Natural disasters and population impact in Sri Lanka, 2010–2025

Background Sri Lanka is highly vulnerable to climate-sensitive natural hazards, yet long-term national evidence on disaster patterns and human impacts remains fragmented. Robust synthesis of historical disaster data is essential to inform prevention, preparedness, and public health resilience. This study aimed to characterize temporal trends, dominant hazard types, and population-level impacts of natural disasters in Sri Lanka from 2010 to 2025. Methods A retrospective secondary analysis was conducted using publicly available humanitarian reports published between January 1, 2010, and December 31, 2025, retrieved from ReliefWeb, operated by the United Nations’ Office for the Coordination of Humanitarian Affairs. Reports describing natural disaster events in Sri Lanka and documenting disaster type, date, location, affected population, displacement, or mortality were included. Events were cross-checked to avoid duplication. Descriptive epidemiological analysis summarized disaster frequency, temporal patterns, and aggregate human impacts. Results Between 2010 and 2025, natural disasters affected 15,586,967 people, displaced 1,497 277 individuals, and caused 1,328 deaths. Floods, frequently occurring in combination with landslides, were the most frequent and impactful hazards, accounting for over 6 million affected individuals and 479 deaths. Cyclone-related disasters, although less frequent, were associated with the highest mortality (538 deaths).

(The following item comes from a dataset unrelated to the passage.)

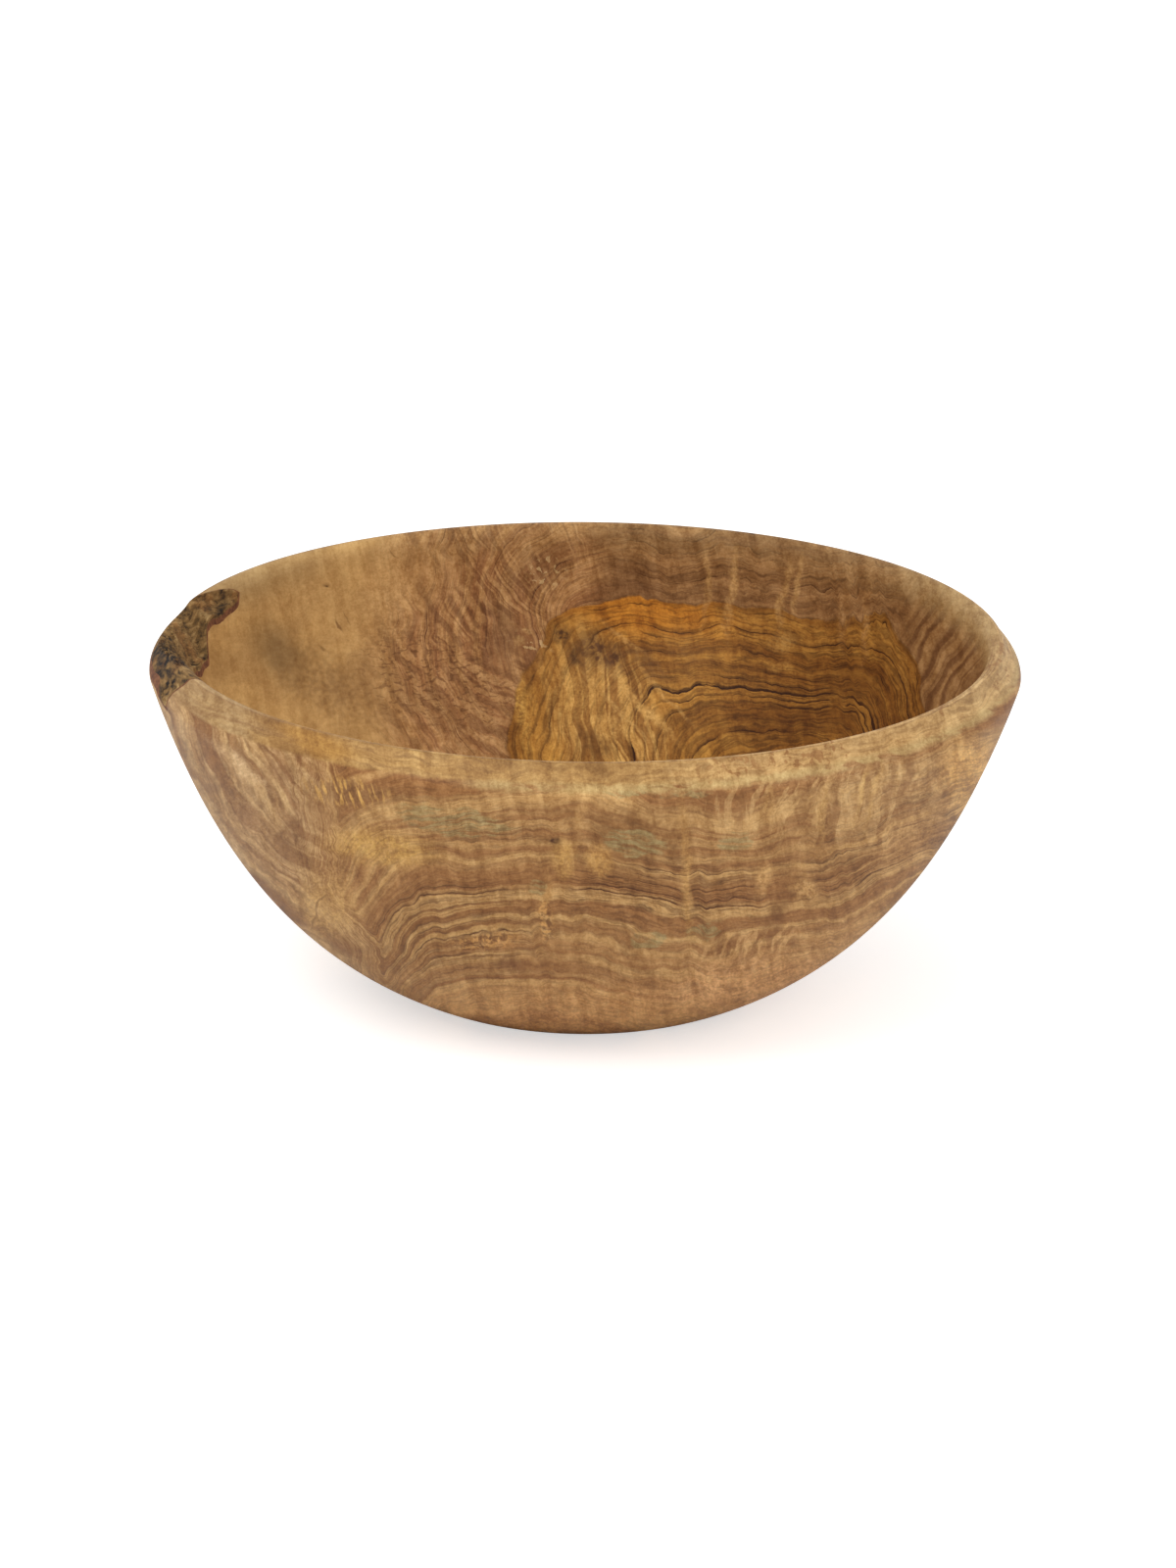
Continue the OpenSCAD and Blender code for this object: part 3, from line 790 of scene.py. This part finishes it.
dress(bowl, outside, inside)
for facet in bowl.data.polygons:
    across = math.hypot(facet.center.x, facet.center.y)
    outward = facet.normal.x * facet.center.x + facet.normal.y * facet.center.y
    facet.material_index = int(facet.center.z > 1 * mm and across < crown_radius and (
        outward < 0 or facet.normal.z > 0.5))

# The bark. The inner bark is fibrous and red-brown. The crust is ochre-brown on its
# flaky ridges and nearly black in its cracks, which is kept on the mesh as a value.
bast = Finish("bark_red")
fibre = bast.noise(bast.spot(), 2.5, 4.0, 0.65).rise(0.35, 0.65)
bast.coat(bast.mix(fibre, dye(98, 60, 42), dye(142, 94, 62)), 0.75, 0.2)
dress(inner_bark, bast)

ridge = outer_bark.data.attributes.new("ridge", "FLOAT", "POINT")
for vert, flaky in zip(outer_bark.data.vertices, ridge.data):
    angle = math.degrees(math.atan2(vert.co.y, vert.co.x)) % 360
    flaky.value = 0.5 + 0.5 * fissures(angle, math.hypot(vert.co.x, vert.co.y), vert.co.z)
crust = Finish("bark_crust")
place = crust.spot()
height = crust.node("ShaderNodeAttribute", {"attribute_name": "ridge"}, output=2)
flake = crust.noise(crust.vector("MULTIPLY", place, (1.0, 0.6, 1.6)), 2.2, 5.0, 0.7)
scorched = crust.length(crust.vector("SUBTRACT", place, (-140, -20, 121))).rise(34, 12)
tone = (height * 0.85 + flake * 1.05 - 0.46 - 0.26 * scorched).held(0, 1)
bark = crust.node("ShaderNodeValToRGB", {"stops": (
    (0.1, dye(26, 20, 17)), (0.3, dye(76, 56, 34)), (0.5, dye(122, 92, 52)),
    (0.68, dye(145, 111, 66)), (0.9, dye(172, 139, 90)))},
    {"Fac": tone})
stain = crust.noise(place, 9, 2.0).rise(0.5, 0.66)
bark = crust.mix(stain * 0.5, bark, crust.mix(tone, dye(68, 42, 24), dye(168, 114, 58)))
crust.coat(bark, 0.8, 0.25)
grit = crust.node("ShaderNodeBump", None, {"Strength": 0.7, "Distance": 0.4 * mm, "Height": flake})
crust.fill(crust.shader.inputs["Normal"], grit)
dress(outer_bark, crust)

# The studio. A pale floor and a white surround, which the camera sees as plain white,
# and two wide soft lamps in front, the stronger one at the left.
floor_size, floor_colour, floor_glow = 6, (0.85, 0.85, 0.85, 1), 0.55
surround_light, surround_seen = 0.76, 1.0
floor_mesh = bpy.data.meshes.new("floor")
floor_form = bmesh.new()
bmesh.ops.create_grid(floor_form, x_segments=1, y_segments=1, size=floor_size)
floor_form.to_mesh(floor_mesh)
floor_form.free()
floor = bpy.data.objects.new("floor", floor_mesh)
bpy.context.collection.objects.link(floor)
white = bpy.data.materials.new("floor_white")
white.use_nodes = True
tree = white.node_tree
tree.nodes.clear()
out = tree.nodes.new("ShaderNodeOutputMaterial")
add = tree.nodes.new("ShaderNodeAddShader")
diffuse = tree.nodes.new("ShaderNodeBsdfDiffuse")
diffuse.inputs["Color"].default_value = floor_colour
glow = tree.nodes.new("ShaderNodeEmission")
path = tree.nodes.new("ShaderNodeLightPath")
tree.links.new(diffuse.outputs[0], add.inputs[0])
tree.links.new(glow.outputs[0], add.inputs[1])
tree.links.new(add.outputs[0], out.inputs[0])
scale = tree.nodes.new("ShaderNodeMath")
scale.operation = "MULTIPLY"
scale.inputs[1].default_value = floor_glow
tree.links.new(path.outputs["Is Camera Ray"], scale.inputs[0])
tree.links.new(scale.outputs[0], glow.inputs["Strength"])
floor_mesh.materials.append(white)

world = bpy.data.worlds.new("studio")
bpy.context.scene.world = world
world.use_nodes = True
tree = world.node_tree
sky = tree.nodes["Background"]
sky.inputs["Color"].default_value = (1, 1, 1, 1)
path = tree.nodes.new("ShaderNodeLightPath")
level = tree.nodes.new("ShaderNodeMapRange")
level.inputs["To Min"].default_value = surround_light
level.inputs["To Max"].default_value = surround_seen
tree.links.new(path.outputs["Is Camera Ray"], level.inputs["Value"])
tree.links.new(level.outputs[0], sky.inputs["Strength"])


def lamp(name, place, aim, size, power):
    """A square soft box at a place, turned towards a point."""
    light = bpy.data.lights.new(name, "AREA")
    light.shape, light.size, light.energy = "SQUARE", size, power
    box = bpy.data.objects.new(name, light)
    box.location = place
    box.rotation_euler = (Vector(aim) - Vector(place)).to_track_quat("-Z", "Y").to_euler()
    bpy.context.collection.objects.link(box)


lamp("key", (-0.9, -1.0, 1.5), (0, 0, 0.06), 0.9, 11.5)
lamp("fill", (1.3, -0.9, 0.9), (0, 0, 0.06), 1.0, 5)

# The camera looks down on the front of the bowl from about eye height at a table,
# 1.8 m away through a long lens.
camera = bpy.data.objects.new("camera", bpy.data.cameras.new("camera"))
camera.data.lens = 118.83
camera.data.sensor_width = 36
camera_distance, elevation, roll = 1.8, 0.3158, 0.0067
look_at = Vector((1.245, 0, 69.5)) * mm
away = Vector((0, -math.cos(elevation), math.sin(elevation)))
camera.matrix_world = (
    Matrix.Translation(look_at + camera_distance * away)
    @ Matrix.Rotation(math.pi / 2 - elevation, 4, "X")
    @ Matrix.Rotation(roll, 4, "Z")
)
bpy.context.collection.objects.link(camera)
bpy.context.scene.camera = camera
bpy.context.scene.view_settings.view_transform = "Standard"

Droughts affected more than 4.1 million people but were rarely linked to displacement. Substantial inter-annual variability was observed, with major peaks in 2011, 2014, 2016, and 2025. Conclusions Natural disasters impose a sustained and substantial public health burden in Sri Lanka, predominantly driven by hydrometeorological hazards. Strengthening national disaster surveillance systems, integrating health impact reporting into disaster databases, and prioritizing flood- and landslide-risk reduction are critical to enhance population resilience aimed at increasing climate variability.